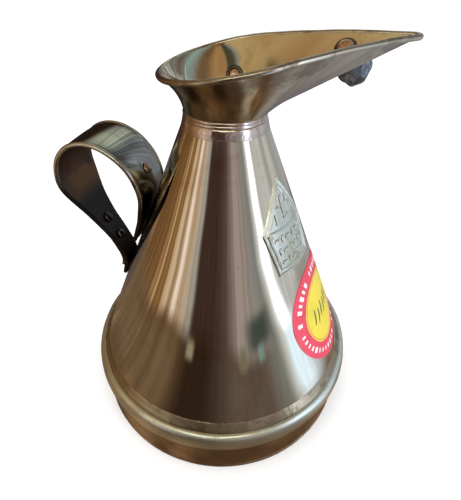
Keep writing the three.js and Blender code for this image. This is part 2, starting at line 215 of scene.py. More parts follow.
def ramp(tree, value, low, high, to_low=0.0, to_high=1.0):
    """A value brought smoothly from one range to another."""
    sockets = {"Value": value, "From Min": low, "From Max": high, "To Min": to_low, "To Max": to_high}
    return place(tree, "MapRange", sockets, interpolation_type="SMOOTHSTEP").outputs[0]


def blend(tree, share, a, b):
    """Colour a where share is 0 and colour b where it is 1."""
    made = place(tree, "Mix", data_type="RGBA")
    for socket, value in zip((made.inputs[0], made.inputs[6], made.inputs[7]), (share, a, b)):
        if isinstance(value, bpy.types.NodeSocket):
            tree.links.new(value, socket)
        else:
            socket.default_value = value
    return made.outputs[2]


def use(tree, shared, sockets):
    """A shared group placed in a material, with its own numbers."""
    made = tree.nodes.new("ShaderNodeGroup")
    made.node_tree = shared
    for key, value in sockets.items():
        if isinstance(value, bpy.types.NodeSocket):
            tree.links.new(value, made.inputs[key])
        else:
            made.inputs[key].default_value = value
    return made.outputs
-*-
**WRITTEN EXERCISE:**
Your task is to print the whole listing again exactly.

**EXPECTED ANSWER:**
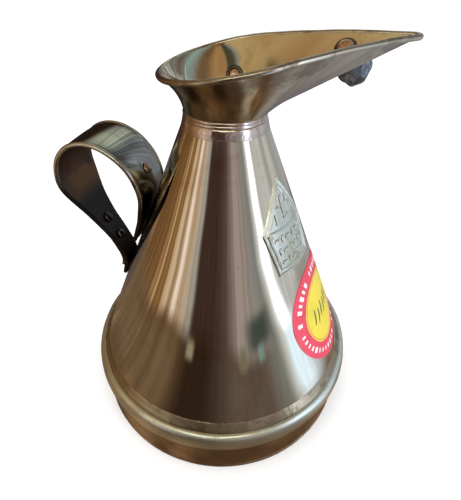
Keep writing the three.js and Blender code for this image. This is part 2, starting at line 215 of scene.py. More parts follow.
def ramp(tree, value, low, high, to_low=0.0, to_high=1.0):
    """A value brought smoothly from one range to another."""
    sockets = {"Value": value, "From Min": low, "From Max": high, "To Min": to_low, "To Max": to_high}
    return place(tree, "MapRange", sockets, interpolation_type="SMOOTHSTEP").outputs[0]


def blend(tree, share, a, b):
    """Colour a where share is 0 and colour b where it is 1."""
    made = place(tree, "Mix", data_type="RGBA")
    for socket, value in zip((made.inputs[0], made.inputs[6], made.inputs[7]), (share, a, b)):
        if isinstance(value, bpy.types.NodeSocket):
            tree.links.new(value, socket)
        else:
            socket.default_value = value
    return made.outputs[2]


def use(tree, shared, sockets):
    """A shared group placed in a material, with its own numbers."""
    made = tree.nodes.new("ShaderNodeGroup")
    made.node_tree = shared
    for key, value in sockets.items():
        if isinstance(value, bpy.types.NodeSocket):
            tree.links.new(value, made.inputs[key])
        else:
            made.inputs[key].default_value = value
    return made.outputs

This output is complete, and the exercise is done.